In the records below, find the line with "if empty is" and the line with "rng = np.random.default_rng(RANDOM_SEED)"; return exactly those lines and every line between them.

╭──

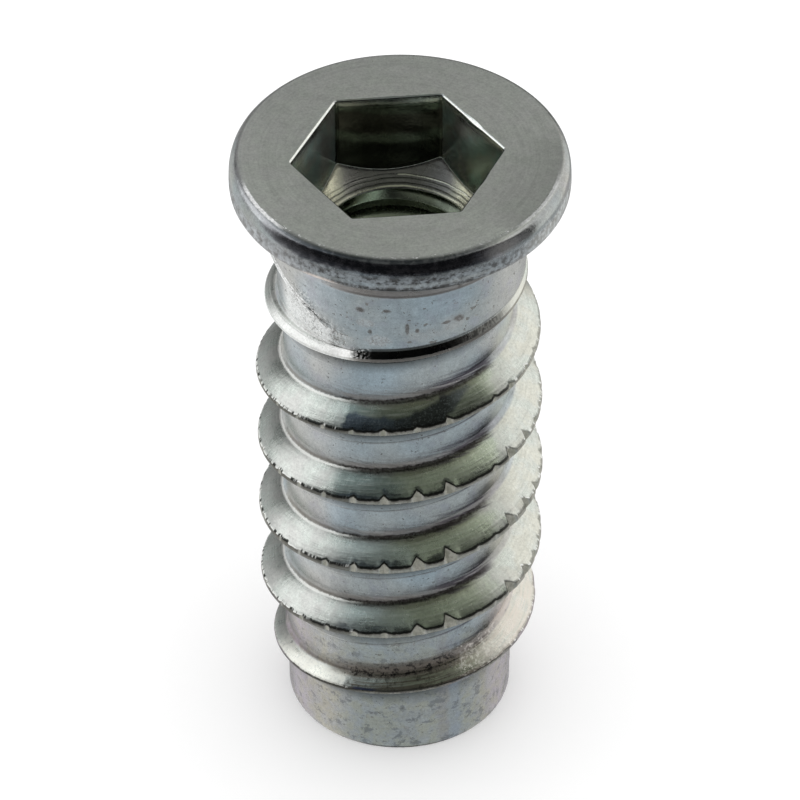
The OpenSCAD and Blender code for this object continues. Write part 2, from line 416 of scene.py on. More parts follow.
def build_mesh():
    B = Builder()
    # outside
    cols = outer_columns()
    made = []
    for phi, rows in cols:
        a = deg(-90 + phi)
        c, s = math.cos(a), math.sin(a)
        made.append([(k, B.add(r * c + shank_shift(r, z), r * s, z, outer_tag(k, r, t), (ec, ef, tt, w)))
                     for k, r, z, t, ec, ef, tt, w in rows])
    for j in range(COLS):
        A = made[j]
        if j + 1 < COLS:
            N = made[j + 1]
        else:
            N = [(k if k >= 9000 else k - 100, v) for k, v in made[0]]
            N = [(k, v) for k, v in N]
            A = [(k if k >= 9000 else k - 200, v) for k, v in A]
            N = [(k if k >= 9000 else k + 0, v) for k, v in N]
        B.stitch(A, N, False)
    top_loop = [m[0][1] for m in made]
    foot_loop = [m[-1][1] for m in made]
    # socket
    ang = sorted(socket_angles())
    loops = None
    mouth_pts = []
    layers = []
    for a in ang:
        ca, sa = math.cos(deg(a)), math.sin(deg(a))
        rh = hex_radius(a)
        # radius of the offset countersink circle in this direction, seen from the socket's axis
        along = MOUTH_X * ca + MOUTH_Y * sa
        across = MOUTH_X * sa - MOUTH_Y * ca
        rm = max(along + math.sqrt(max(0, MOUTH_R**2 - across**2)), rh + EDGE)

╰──
╭──

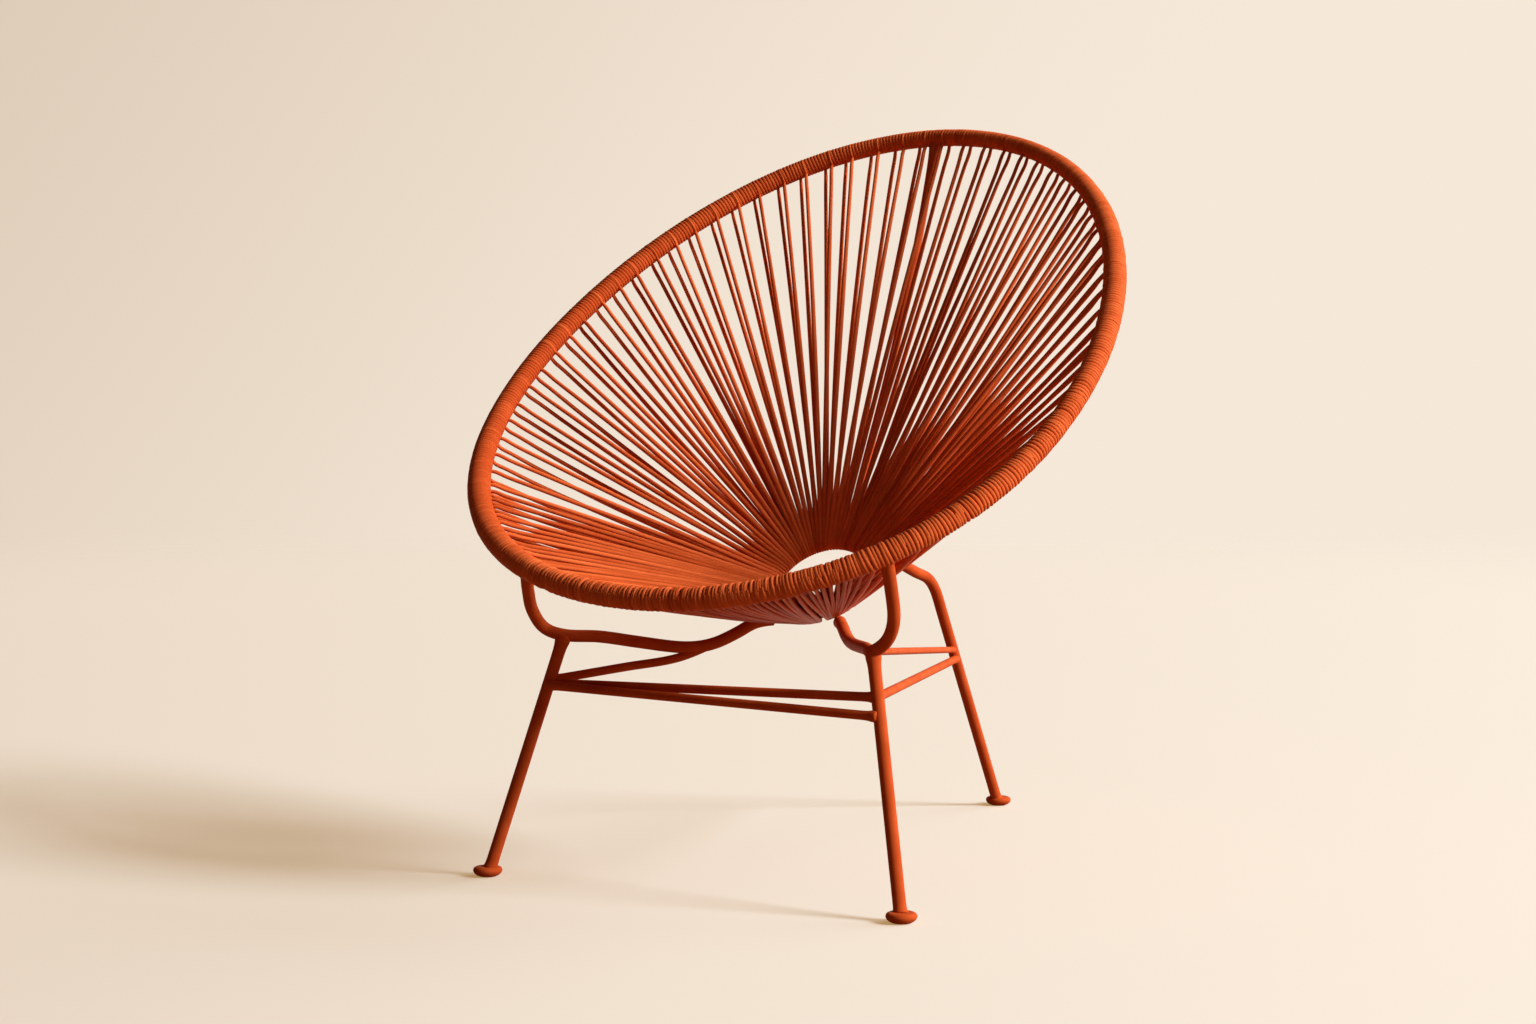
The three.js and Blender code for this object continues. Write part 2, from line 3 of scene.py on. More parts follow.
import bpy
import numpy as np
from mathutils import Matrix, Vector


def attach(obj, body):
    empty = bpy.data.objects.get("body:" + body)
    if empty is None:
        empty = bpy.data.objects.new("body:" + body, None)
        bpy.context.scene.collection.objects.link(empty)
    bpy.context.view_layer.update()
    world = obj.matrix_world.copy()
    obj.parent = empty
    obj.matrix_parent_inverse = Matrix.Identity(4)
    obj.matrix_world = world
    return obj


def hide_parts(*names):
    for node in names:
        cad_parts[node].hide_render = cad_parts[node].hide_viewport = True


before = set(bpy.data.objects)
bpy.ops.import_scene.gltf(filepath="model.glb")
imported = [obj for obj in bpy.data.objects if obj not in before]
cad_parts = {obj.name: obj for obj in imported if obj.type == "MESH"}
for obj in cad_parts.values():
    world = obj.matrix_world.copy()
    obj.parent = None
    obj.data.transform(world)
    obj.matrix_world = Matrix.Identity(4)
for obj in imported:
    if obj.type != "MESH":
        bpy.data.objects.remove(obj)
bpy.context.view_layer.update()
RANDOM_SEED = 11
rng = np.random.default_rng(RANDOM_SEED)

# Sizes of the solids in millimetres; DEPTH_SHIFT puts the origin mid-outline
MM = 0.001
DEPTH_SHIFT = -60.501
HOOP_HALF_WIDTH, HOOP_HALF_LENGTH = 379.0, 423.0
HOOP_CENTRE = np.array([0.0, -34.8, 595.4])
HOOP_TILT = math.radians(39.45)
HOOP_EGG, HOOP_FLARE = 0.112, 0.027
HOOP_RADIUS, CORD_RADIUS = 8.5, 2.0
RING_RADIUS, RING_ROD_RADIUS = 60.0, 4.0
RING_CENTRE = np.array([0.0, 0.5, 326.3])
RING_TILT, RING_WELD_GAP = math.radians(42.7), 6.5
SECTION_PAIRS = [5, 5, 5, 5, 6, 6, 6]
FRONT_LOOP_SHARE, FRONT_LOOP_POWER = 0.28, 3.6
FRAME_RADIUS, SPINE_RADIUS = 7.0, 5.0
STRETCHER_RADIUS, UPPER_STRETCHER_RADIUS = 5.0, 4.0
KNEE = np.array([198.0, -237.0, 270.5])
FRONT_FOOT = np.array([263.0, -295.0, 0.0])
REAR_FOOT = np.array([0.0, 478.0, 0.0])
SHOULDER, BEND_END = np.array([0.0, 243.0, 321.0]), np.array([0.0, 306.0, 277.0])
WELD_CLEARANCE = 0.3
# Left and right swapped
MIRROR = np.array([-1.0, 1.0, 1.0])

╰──

** Correct output **
    if empty is None:
        empty = bpy.data.objects.new("body:" + body, None)
        bpy.context.scene.collection.objects.link(empty)
    bpy.context.view_layer.update()
    world = obj.matrix_world.copy()
    obj.parent = empty
    obj.matrix_parent_inverse = Matrix.Identity(4)
    obj.matrix_world = world
    return obj


def hide_parts(*names):
    for node in names:
        cad_parts[node].hide_render = cad_parts[node].hide_viewport = True


before = set(bpy.data.objects)
bpy.ops.import_scene.gltf(filepath="model.glb")
imported = [obj for obj in bpy.data.objects if obj not in before]
cad_parts = {obj.name: obj for obj in imported if obj.type == "MESH"}
for obj in cad_parts.values():
    world = obj.matrix_world.copy()
    obj.parent = None
    obj.data.transform(world)
    obj.matrix_world = Matrix.Identity(4)
for obj in imported:
    if obj.type != "MESH":
        bpy.data.objects.remove(obj)
bpy.context.view_layer.update()
RANDOM_SEED = 11
rng = np.random.default_rng(RANDOM_SEED)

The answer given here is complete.